• [Objective]: Copy each line that has the string "objects" somewhere in it.

• [Data section]:
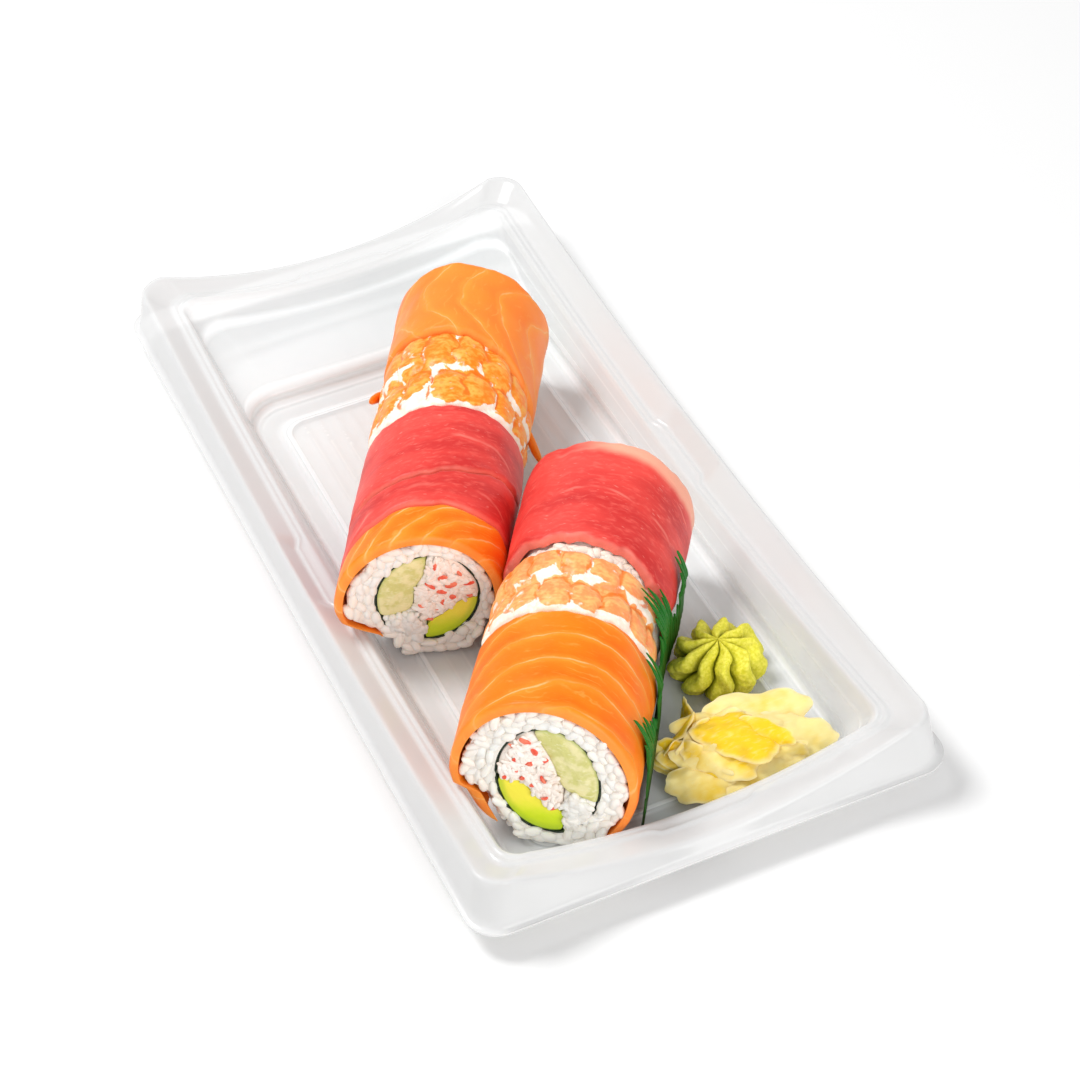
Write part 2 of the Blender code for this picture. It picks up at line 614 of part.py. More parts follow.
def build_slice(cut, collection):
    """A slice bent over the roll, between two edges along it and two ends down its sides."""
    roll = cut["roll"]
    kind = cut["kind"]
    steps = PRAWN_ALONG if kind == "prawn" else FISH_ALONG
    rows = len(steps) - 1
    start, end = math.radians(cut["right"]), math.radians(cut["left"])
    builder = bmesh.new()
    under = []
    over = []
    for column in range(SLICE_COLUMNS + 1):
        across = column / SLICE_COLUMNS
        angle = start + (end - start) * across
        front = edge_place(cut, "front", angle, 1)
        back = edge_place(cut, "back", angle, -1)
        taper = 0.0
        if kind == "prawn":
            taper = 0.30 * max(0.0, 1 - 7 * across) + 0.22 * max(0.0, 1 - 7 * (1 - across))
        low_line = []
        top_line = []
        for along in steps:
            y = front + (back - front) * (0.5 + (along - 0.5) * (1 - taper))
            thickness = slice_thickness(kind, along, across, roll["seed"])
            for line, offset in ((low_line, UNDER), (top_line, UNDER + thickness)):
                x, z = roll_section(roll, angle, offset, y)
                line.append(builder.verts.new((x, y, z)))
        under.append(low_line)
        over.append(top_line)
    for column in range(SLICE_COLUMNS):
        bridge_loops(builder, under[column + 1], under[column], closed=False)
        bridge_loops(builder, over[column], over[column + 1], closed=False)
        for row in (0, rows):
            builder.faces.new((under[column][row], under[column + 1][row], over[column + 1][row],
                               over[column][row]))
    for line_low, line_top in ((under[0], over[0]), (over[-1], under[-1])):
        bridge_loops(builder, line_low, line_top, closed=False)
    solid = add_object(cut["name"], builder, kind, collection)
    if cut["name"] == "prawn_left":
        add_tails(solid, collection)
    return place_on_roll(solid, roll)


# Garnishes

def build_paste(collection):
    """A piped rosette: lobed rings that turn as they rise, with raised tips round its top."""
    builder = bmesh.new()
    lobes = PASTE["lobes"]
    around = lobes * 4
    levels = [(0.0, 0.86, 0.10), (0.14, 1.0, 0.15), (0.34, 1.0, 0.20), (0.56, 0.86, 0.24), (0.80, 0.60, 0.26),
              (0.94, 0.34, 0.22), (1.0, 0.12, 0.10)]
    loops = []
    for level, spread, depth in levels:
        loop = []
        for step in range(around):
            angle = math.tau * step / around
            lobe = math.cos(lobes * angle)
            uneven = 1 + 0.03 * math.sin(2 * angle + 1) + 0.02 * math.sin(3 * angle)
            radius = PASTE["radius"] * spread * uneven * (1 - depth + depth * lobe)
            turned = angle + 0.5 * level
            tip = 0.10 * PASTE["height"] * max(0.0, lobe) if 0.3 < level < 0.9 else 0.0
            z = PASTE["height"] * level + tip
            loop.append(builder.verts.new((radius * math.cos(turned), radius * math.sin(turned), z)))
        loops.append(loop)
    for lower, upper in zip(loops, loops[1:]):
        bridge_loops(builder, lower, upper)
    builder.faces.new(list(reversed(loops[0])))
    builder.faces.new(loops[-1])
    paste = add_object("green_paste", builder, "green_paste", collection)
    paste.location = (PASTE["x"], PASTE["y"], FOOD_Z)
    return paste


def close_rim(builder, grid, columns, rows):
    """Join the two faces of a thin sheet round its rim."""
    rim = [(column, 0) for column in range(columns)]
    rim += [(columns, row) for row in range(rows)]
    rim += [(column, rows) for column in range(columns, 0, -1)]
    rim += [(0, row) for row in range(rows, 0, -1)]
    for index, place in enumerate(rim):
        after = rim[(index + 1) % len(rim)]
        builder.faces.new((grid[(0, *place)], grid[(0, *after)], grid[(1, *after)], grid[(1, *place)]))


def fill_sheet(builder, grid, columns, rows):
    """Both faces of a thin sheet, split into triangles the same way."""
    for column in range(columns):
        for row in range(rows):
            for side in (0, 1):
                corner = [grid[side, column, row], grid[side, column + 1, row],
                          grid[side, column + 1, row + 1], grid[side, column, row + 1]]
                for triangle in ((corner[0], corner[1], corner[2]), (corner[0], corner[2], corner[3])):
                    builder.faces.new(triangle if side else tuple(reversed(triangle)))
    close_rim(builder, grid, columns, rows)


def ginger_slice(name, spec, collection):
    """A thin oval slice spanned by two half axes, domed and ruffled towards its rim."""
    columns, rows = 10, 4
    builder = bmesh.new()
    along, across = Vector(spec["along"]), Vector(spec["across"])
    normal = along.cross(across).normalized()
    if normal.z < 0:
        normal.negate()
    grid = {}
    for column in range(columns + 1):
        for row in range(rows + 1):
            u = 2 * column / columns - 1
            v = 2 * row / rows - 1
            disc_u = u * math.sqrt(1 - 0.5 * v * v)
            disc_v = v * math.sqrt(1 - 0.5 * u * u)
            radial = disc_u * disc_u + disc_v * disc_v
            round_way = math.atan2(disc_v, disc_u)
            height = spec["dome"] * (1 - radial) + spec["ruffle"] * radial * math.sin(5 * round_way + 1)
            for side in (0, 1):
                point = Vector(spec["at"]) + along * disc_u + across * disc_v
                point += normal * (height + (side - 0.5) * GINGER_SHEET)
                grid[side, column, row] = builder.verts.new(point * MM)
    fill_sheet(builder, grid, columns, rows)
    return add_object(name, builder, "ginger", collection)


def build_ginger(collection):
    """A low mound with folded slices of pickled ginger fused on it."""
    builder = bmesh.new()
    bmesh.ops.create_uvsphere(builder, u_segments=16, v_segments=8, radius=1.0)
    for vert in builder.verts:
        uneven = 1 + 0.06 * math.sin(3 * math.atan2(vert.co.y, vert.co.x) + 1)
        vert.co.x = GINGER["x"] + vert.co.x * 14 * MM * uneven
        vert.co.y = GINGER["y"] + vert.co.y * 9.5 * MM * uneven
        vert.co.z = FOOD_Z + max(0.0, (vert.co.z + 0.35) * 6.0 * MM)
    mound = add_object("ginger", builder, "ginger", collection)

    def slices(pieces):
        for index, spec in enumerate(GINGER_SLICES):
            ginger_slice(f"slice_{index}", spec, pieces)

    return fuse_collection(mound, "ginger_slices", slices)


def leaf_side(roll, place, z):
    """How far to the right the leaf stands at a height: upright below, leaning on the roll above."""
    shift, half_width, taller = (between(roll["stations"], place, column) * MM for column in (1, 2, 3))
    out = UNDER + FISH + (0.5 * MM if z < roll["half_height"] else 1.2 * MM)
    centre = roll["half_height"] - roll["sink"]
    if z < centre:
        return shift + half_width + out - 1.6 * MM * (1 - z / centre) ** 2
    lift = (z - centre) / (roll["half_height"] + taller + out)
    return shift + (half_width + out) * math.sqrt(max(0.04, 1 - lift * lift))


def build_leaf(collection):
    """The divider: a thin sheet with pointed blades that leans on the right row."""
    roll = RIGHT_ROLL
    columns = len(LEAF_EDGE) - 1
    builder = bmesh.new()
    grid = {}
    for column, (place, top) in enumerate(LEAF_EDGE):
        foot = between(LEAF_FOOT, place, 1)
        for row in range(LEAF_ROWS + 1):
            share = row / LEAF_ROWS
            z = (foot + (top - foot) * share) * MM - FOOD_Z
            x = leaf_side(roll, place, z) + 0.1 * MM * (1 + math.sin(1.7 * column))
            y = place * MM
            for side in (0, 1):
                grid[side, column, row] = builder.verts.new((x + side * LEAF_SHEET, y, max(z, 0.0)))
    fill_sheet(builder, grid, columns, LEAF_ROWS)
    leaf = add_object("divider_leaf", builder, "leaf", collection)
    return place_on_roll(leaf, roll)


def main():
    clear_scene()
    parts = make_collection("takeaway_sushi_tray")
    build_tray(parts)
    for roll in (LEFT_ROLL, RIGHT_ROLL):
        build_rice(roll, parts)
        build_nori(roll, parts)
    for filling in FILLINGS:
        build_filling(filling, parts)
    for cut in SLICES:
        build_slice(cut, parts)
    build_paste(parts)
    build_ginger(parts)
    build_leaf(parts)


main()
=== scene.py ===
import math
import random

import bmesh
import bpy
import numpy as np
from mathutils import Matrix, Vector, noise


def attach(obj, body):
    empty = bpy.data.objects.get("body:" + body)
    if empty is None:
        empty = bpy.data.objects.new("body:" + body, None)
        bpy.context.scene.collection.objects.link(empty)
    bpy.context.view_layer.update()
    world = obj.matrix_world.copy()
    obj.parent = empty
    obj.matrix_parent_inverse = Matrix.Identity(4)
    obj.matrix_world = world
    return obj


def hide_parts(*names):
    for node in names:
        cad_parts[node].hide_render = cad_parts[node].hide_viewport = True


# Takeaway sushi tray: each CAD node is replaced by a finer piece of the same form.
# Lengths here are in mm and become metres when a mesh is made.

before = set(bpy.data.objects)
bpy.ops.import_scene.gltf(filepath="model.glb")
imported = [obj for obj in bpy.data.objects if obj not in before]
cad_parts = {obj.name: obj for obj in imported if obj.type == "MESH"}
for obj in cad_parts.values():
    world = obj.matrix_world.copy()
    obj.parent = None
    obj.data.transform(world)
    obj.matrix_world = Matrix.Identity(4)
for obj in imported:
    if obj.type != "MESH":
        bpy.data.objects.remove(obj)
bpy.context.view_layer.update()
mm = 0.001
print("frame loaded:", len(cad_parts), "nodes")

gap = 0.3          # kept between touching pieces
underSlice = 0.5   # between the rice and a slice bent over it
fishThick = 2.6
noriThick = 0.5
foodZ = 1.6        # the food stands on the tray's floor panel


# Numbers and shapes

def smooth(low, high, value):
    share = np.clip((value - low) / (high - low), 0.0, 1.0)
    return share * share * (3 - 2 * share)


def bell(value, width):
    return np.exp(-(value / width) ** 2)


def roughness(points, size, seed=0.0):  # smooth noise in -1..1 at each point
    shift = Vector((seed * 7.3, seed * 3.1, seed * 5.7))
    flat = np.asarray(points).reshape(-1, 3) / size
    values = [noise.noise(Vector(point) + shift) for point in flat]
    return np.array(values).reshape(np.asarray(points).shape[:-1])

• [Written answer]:
    empty = bpy.data.objects.get("body:" + body)
        empty = bpy.data.objects.new("body:" + body, None)
        bpy.context.scene.collection.objects.link(empty)
before = set(bpy.data.objects)
imported = [obj for obj in bpy.data.objects if obj not in before]
        bpy.data.objects.remove(obj)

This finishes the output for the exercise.